[22]{.chapter-number}  [Bayesian Causal Forest (BCF)]{.chapter-title}

22 Bayesian Causal Forest (BCF)

22.1 Introduction to Bayesian Causal Forest

While BART has proven to be a powerful tool for causal inference, it has some limitations when applied to heterogeneous treatment effect estimation. To address these shortcomings, Hahn, Murray, and Carvalho (2020) introduced the Bayesian Causal Forest (BCF) model. BCF builds upon BART’s foundation but incorporates key modifications that make it particularly well-suited for estimating heterogeneous treatment effects.

22.2 The BCF Model

The BCF model can be expressed as: \[ Y_i = \mu(x_i, \hat{\pi}(x_i)) + \tau(x_i)z_i + \epsilon_i, \quad \epsilon_i \sim N(0, \sigma^2) \]

where:

$Y_i$ is the outcome for individual $i$
$x_i$ are the covariates
$z_i$ is the treatment indicator
$\hat{\pi}(x_i)$ is an estimate of the propensity score
$\mu(\cdot)$ is the prognostic function
$\tau(\cdot)$ is the treatment effect function

The key innovation of BCF lies in its separation of the prognostic function $\mu(\cdot)$ and the treatment effect function $\tau(\cdot)$. Both functions are modeled using BART, but with different priors that reflect their distinct roles.

22.3 Key Features of BCF

Separation of Prognostic and Treatment Effects: By modeling $\mu(\cdot)$ and $\tau(\cdot)$ separately, BCF allows for different levels of regularization for each component. This is particularly useful when the treatment effect is expected to be simpler or more homogeneous than the overall prognostic effect.
Inclusion of Propensity Score: The inclusion of $\hat{\pi}(x_i)$ in the prognostic function helps to mitigate issues related to regularization-induced confounding, which can occur when strong confounding is present.
Targeted Regularization: BCF employs a prior on the treatment effect function that encourages shrinkage towards homogeneous effects. This can lead to more stable and accurate estimates, especially when the true treatment effect heterogeneity is modest.
Handling of Targeted Selection: BCF is designed to perform well in scenarios where treatment assignment is based on expected outcomes under control, a phenomenon referred to as “targeted selection”.
Improved Treatment Effect Estimation: BCF often yields more accurate and stable estimates of conditional average treatment effects (CATEs), especially in scenarios with strong confounding.

22.4 Examples

Let’s consider the following data generating process from Hahn, Murray, and Carvalho (2020), which is also covered in one of the vignettes from Herren et al. (2024).

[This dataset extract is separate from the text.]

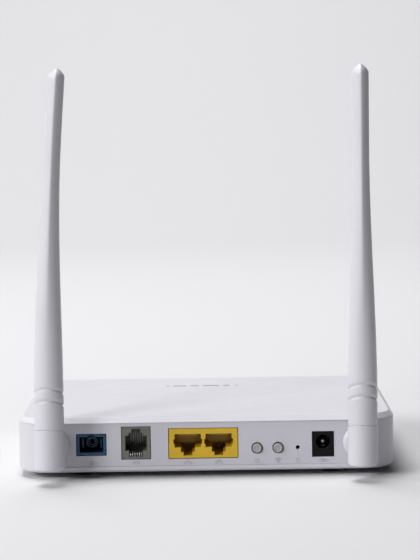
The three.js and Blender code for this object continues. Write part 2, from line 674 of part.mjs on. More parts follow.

\[ \begin{aligned} y &= \mu(X) + \tau(X) Z + \epsilon\\ \epsilon &\sim N\left(0,\sigma^2\right)\\ \mu(X) &= 1 + g(X) + 6 \lvert X_3 - 1 \rvert\\ \tau(X) &= 1 + 2 X_2 X_4\\ g(X) &= \mathbb{I}(X_5=1) \times 2 - \mathbb{I}(X_5=2) \times 1 - \mathbb{I}(X_5=3) \times 4\\ s_{\mu} &= \sqrt{\mathbb{V}(\mu(X))}\\ \pi(X) &= 0.8 \phi\left(\frac{3\mu(X)}{s_{\mu}}\right) - \frac{X_1}{2} + \frac{2U+1}{20}\\ X_1,X_2,X_3 &\sim N\left(0,1\right)\\ X_4 &\sim \text{Bernoulli}(1/2)\\ X_5 &\sim \text{Categorical}(1/3,1/3,1/3)\\ U &\sim \text{Uniform}\left(0,1\right)\\ Z &\sim \text{Bernoulli}\left(\pi(X)\right) \end{aligned} \]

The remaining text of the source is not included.